YOUR INSTRUCTIONS: Return only the lines starting at the line that contains "obj.parent = None" and ending with the final line of the listing; include both endpoints.

DATASET EXCERPT:
++++++++

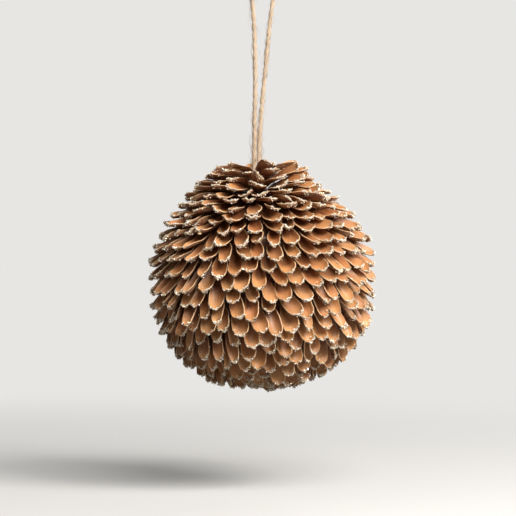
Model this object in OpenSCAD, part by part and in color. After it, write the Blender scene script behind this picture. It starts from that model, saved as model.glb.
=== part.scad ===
// Hanging ball ornament covered in glittered husk scales.
// A foam core carries rings of cupped scales that overlap like roof tiles, each ring called a
// course here. The scales point from the twine at the top down to the bottom of the ball.
// The origin is the inside of the twine loop at its top, and +Z points up along the hanging line.

/* [Core] */
// Diameter of the foam ball
core_d = 80; // [70:1:110]
// Distance from the top of the loop down to the top of the foam ball
core_drop = 100; // [100:1:140]
// Tilt of the ball on its twine, towards -X at the top
ball_tilt = 3; // [0:0.5:6]

/* [Scales] */
// Length of a scale from its root to its tip
scale_l = 15; // [12:0.5:18]
// Width of a scale across its rims
scale_w = 7; // [6:0.1:9]
// Depth of a scale's cup, wall included
scale_depth = 2.1; // [1.6:0.1:2.8]
// Thickness of a scale
scale_wall = 0.5; // [0.3:0.05:0.8]
// Radius of the long curve of a scale's back
back_r = 24; // [20:1:40]
// Share of the length from the root to the widest place of a scale
belly_at = 0.62; // [0.55:0.01:0.7]

/* [Courses] */
// Angle from the top of the ball to the roots of the first course
first_at = 6; // [6:0.5:12]
// Angle from the top of the ball to the roots of the last course
last_at = 165; // [160:1:166]
// Size of the last course's scales, as a share of the full size
end_size = 0.7; // [0.6:0.05:0.9]
// Spacing at the top of the ball, as a share of the full spacing. Closer courses build the crown up
crown_spacing = 0.5; // [0.4:0.05:1]
// Lift of the scales from the ball at its top
top_lift = 13; // [8:1:30]
// Lift of the scales from the ball at its sides
side_lift = 33; // [28:1:40]
// Room between a course and the one that lies over it
course_gap = 0.4; // [0.4:0.1:0.9]
// Room between neighbours in a course
side_gap = 0.2; // [0.1:0.1:1]
// Room between the back of a scale and the foam ball
seat_gap = 0.2; // [0.1:0.05:0.3]
// Sideways lean of the scales at the bottom of the ball, which grows from nothing at its top
swirl = 16; // [0:1:25]
// Most that a scale falls short of its course's size, as a share of it
size_spread = 0.08; // [0:0.01:0.15]
// Most that a scale is lifted past its course's lift
lift_spread = 2; // [0:0.5:4]

/* [Twine] */
// Diameter of the twine
twine_d = 2; // [1.6:0.1:2]
// Depth of the hole in the foam ball that holds both ends of the twine
hole_depth = 14; // [14:1:25]
// Room between the twine and its hole
twine_gap = 0.15; // [0.1:0.05:0.3]

/* [Hidden] */

$fn = 48;

// Ball
core_r = core_d / 2;
entry_x = -2.1;
courses = 26;

// The courses get closer towards the top, and the scales get smaller towards the bottom
crown_courses = 7;
full_courses = 20;
function course_size(i) = 1 - (1 - end_size) * max(0, i - full_courses) / (courses - full_courses);
function spacing(i) = course_size(i) * min(1, crown_spacing + (1 - crown_spacing) * (i - 2) / crown_courses);
function steps_to(i) = i < 2 ? 0 : spacing(i) + steps_to(i - 1);
full_step = (last_at - first_at) / steps_to(courses);

// Angle from the top of the ball to a course's roots
function course_at(i) = first_at + full_step * steps_to(i);

// Lift of a course's scales from the ball, which grows from its top to this angle from the top
full_lift_at = 55;
function course_lift(i) = top_lift + (side_lift - top_lift) * min(1, course_at(i) / full_lift_at);

// Sideways lean of a course's scales
function course_turn(i) = swirl * course_at(i) / 180;

// Section of a scale: a trough that is part of a round shell about the scale's own axis
cup_r = (scale_w * scale_w / 4 + scale_depth * scale_depth) / (2 * scale_depth);
cup_span = 2 * asin(scale_w / 2 / cup_r);

// Side view of a scale: a long back arc, which a round tip cuts off. The tip ends this far from the axis
tip_end = 1.5;
belly_x = belly_at * scale_l;
tip_x = scale_l - arc_h(cup_r, tip_end);
back_drop = back_r - cup_r;

// Distance from a scale's axis to its back, to its rims and across them, at a distance x from the root
function arc_h(r, x) = sqrt(r * r - x * x);
function back_h(x) = min(arc_h(back_r, x - belly_x) - back_drop, arc_h(cup_r, max(0, x - tip_x)));
function rim_h(x) = back_h(min(max(x, 0), scale_l)) * cos(cup_span / 2);
function half_w(x) = back_h(x) * sin(cup_span / 2);

// Stations along a scale at which its room is worked out
stations = [for (share = [0 : 0.05 : 1]) share * scale_l];

// Directions in the plane of a scale and the ball's axis, as [away from the axis, up]
function outward(at) = [sin(at), cos(at)];
function downward(at) = [cos(at), -sin(at)];

// Points of a scale's back, seen from its root
function back_points(i) = let (at = course_at(i) - course_lift(i)) [
    for (x = stations) course_size(i) * (x * downward(at) - back_h(x) * outward(at))
];

// Distance from the middle of the ball to a root's axis, with the back just clear of the foam
function on_foam(i) = max([
    for (p = back_points(i))
        let (out = outward(course_at(i)) * p)
        sqrt(pow(core_r + seat_gap, 2) - p * p + out * out) - out
]);

// The same, with the back just clear of the rims of the course below, whose distance is given
function on_course(i, below_r) =
    let (at = course_at(i + 1), way = at - course_lift(i + 1) - lift_spread)
    max([
        for (p = back_points(i), share = [1 - size_spread, 1])
            let (size = course_size(i + 1) * share)
            let (x = (below_r * (outward(course_at(i)) - outward(at)) + p) * downward(way) / size)
            let (rims = below_r * outward(at) * outward(way) - rim_h(x) * size)
            x > scale_l ? 0 : (rims + course_gap - p * outward(way)) / (outward(course_at(i)) * outward(way))
    ]);

// Distances of every course from this one down. Each course rests on the foam or on the one below it
function seats_from(i) =
    i == courses ? [on_foam(i)]
    : let (rest = seats_from(i + 1)) concat([max(on_foam(i), on_course(i, rest[0]))], rest);
seats = seats_from(1);
function seat_r(i) = seats[i - 1];

// How many scales fit side by side in a course, by the tightest place along their rims
function ring_r(i, x) =
    let (at = course_at(i) - course_lift(i))
    seat_r(i) * sin(course_at(i))
    + course_size(i) * (x * cos(course_turn(i)) * cos(at) - rim_h(x) * sin(at));
function side_room(i, x) = 2 * course_size(i) * half_w(x) + side_gap;
function course_count(i) = floor(min([
    for (x = stations) 180 / asin(side_room(i, x) / (2 * ring_r(i, x) * cos(course_turn(i))))
]));

// Each course starts a little further round than the last, by this share of a scale
phase_step = 0.38;

// Twine route from the hole's floor up the left strand, round the loop and back down the right
twine_route = [
    [-2.4, 0, -113.7], [-2.8, 0, -107], [-3.2, 0, -100], [-3.6, 0, -92], [-3.6, 0, -84],
    [-3.5, 0, -76], [-3.4, 0, -66], [-3.2, 0, -56], [-3.2, 0, -46], [-3.4, 0, -36],
    [-3.8, 0, -26], [-4.5, 0, -17], [-5.3, 0, -10], [-5.2, 0, -4], [-3, 0, -0.1],
    [0, 0, 1], [3, 0, 0], [5.2, 0, -3.7], [5.5, 0, -10], [4.6, 0, -17],
    [3.4, 0, -26], [2.3, 0, -36], [1.4, 0, -46], [0.4, 0, -56], [-0.5, 0, -66],
    [-1.2, 0, -76], [-1.5, 0, -84], [-1.5, 0, -92], [-1.1, 0, -100], [-0.7, 0, -107],
    [-0.3, 0, -113.7]
];
strand_gap = 0.1;
hole_d = 2 * twine_d + strand_gap + 2 * twine_gap;
twine_sides = 8;
rings_per_leg = 2;

// Smooth curve through the route's points, which passes each of them
function leg_point(a, b, c, d, t) =
    0.5 * (2 * b + (c - a) * t + (2 * a - 5 * b + 4 * c - d) * t * t + (3 * b - a - 3 * c + d) * t * t * t);
function smooth_route(p) = let (last = len(p) - 1) concat(
    [
        for (i = [0 : last - 1])
            for (k = [0 : rings_per_leg - 1])
                leg_point(p[max(i - 1, 0)], p[i], p[i + 1], p[min(i + 2, last)], k / rings_per_leg)
    ],
    [p[last]]
);
function unit(v) = v / norm(v);
function ring_points(at, way, r) =
    let (side = unit(cross([0, 1, 0], way)))
    let (up = cross(way, side))
    [for (k = [0 : twine_sides - 1]) at + r * (cos(360 * k / twine_sides) * side + sin(360 * k / twine_sides) * up)];

// Places its children in the frame of the ball, whose middle is the origin there
module in_ball() {
    translate([entry_x, 0, -core_drop])
        rotate([0, -ball_tilt, 0])
            translate([0, 0, -core_r])
                children();
}

module foam_core() {
    color("#4a2b16")
        in_ball()
            difference() {
                sphere(d = core_d);
                translate([0, 0, core_r - hole_depth])
                    cylinder(d = hole_d, h = hole_depth + 1);
            }
}

// Half the side view of a scale as a solid body, less a wall's thickness all round
module scale_side(wall) {
    difference() {
        intersection() {
            translate([-back_drop, belly_x])
                circle(r = back_r - wall);
            translate([tip_end, 0])
                square([scale_w, scale_l]);
        }
        translate([0, tip_x])
            difference() {
                square([2 * scale_w, scale_w]);
                circle(r = cup_r - wall);
            }
    }
}

// One husk scale: its root is at the origin, its tip along +Z and its back towards +X
module husk_scale() {
    rotate([0, 0, -cup_span / 2])
        rotate_extrude(angle = cup_span)
            difference() {
                scale_side(0);
                scale_side(scale_wall);
            }
}

// A ring of scales side by side, set by hand, so that each has its own size and lift
module scale_course(i) {
    count = course_count(i);
    short = rands(0, size_spread, count, i);
    raised = rands(0, lift_spread, count, i + courses);
    color("#b8793f")
        in_ball()
            for (k = [0 : count - 1])
                let (size = course_size(i) * (1 - short[k]), lift = course_lift(i) + raised[k])
                rotate([0, course_at(i), 360 * (k + phase_step * i) / count])
                    translate([0, 0, seat_r(i)])
                        rotate([0, 90 - lift, course_turn(i)])
                            scale(size)
                                husk_scale();
}

// Twine swept along its route, with a flat face at each end
module twine_loop() {
    route = smooth_route(twine_route);
    last = len(route) - 1;
    ways = [for (i = [0 : last]) unit(route[min(i + 1, last)] - route[max(i - 1, 0)])];
    rings = [for (i = [0 : last]) each ring_points(route[i], ways[i], twine_d / 2)];
    sides = [
        for (i = [0 : last - 1])
            for (k = [0 : twine_sides - 1])
                let (a = i * twine_sides, b = (k + 1) % twine_sides)
                [a + k, a + k + twine_sides, a + b + twine_sides, a + b]
    ];
    start = [for (k = [0 : twine_sides - 1]) k];
    end = [for (k = [twine_sides - 1 : -1 : 0]) last * twine_sides + k];
    color("#c9a477")
        polyhedron(points = rings, faces = concat(sides, [start], [end]));
}

foam_core();
scale_course(1);  // scale_course_01
scale_course(2);  // scale_course_02
scale_course(3);  // scale_course_03
scale_course(4);  // scale_course_04
scale_course(5);  // scale_course_05
scale_course(6);  // scale_course_06
scale_course(7);  // scale_course_07
scale_course(8);  // scale_course_08
scale_course(9);  // scale_course_09
scale_course(10);  // scale_course_10
scale_course(11);  // scale_course_11
scale_course(12);  // scale_course_12
scale_course(13);  // scale_course_13
scale_course(14);  // scale_course_14
scale_course(15);  // scale_course_15
scale_course(16);  // scale_course_16
scale_course(17);  // scale_course_17
scale_course(18);  // scale_course_18
scale_course(19);  // scale_course_19
scale_course(20);  // scale_course_20
scale_course(21);  // scale_course_21
scale_course(22);  // scale_course_22
scale_course(23);  // scale_course_23
scale_course(24);  // scale_course_24
scale_course(25);  // scale_course_25
scale_course(26);  // scale_course_26
twine_loop();
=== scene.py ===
# Hanging ball ornament: cupped husk scales with frosted tips on a foam core, hung on jute twine.
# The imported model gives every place. This script gives each piece its finished form and surface.

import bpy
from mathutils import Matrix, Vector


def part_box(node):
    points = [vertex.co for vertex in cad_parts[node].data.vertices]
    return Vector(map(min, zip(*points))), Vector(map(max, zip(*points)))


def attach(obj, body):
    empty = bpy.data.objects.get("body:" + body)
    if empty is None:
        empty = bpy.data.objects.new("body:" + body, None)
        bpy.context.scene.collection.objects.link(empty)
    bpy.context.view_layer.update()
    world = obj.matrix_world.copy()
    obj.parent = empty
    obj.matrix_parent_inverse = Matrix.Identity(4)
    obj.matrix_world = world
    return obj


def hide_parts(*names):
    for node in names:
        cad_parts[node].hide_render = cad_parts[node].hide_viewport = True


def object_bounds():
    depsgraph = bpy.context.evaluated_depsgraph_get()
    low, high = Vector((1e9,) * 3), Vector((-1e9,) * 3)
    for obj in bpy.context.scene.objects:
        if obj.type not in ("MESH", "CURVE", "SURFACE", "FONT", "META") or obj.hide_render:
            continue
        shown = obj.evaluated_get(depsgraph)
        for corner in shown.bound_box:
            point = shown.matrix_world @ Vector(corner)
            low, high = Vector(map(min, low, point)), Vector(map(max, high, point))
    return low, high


bl_info = {
    "name": "Husk Scale Bauble",
    "version": (1, 0, 0),
    "blender": (4, 5, 0),
    "location": "3D View > Sidebar > Bauble",
    "description": "Dresses a hanging ball in frosted husk scales, on a loop of twine",
    "category": "Add Mesh",
}

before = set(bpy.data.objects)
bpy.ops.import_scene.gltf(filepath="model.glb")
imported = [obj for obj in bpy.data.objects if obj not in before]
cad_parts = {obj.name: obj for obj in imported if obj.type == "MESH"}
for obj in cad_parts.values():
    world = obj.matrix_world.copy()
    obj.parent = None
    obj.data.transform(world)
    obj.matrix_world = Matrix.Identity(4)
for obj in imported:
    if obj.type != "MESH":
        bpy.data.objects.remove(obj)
cad_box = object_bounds()

import math
import random

import bmesh
import bpy
import numpy
from bpy.props import FloatProperty, FloatVectorProperty, IntProperty, PointerProperty
from mathutils import Euler, Matrix, Vector, noise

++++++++

COMPLETED TASK:
    obj.parent = None
    obj.data.transform(world)
    obj.matrix_world = Matrix.Identity(4)
for obj in imported:
    if obj.type != "MESH":
        bpy.data.objects.remove(obj)
cad_box = object_bounds()

import math
import random

import bmesh
import bpy
import numpy
from bpy.props import FloatProperty, FloatVectorProperty, IntProperty, PointerProperty
from mathutils import Euler, Matrix, Vector, noise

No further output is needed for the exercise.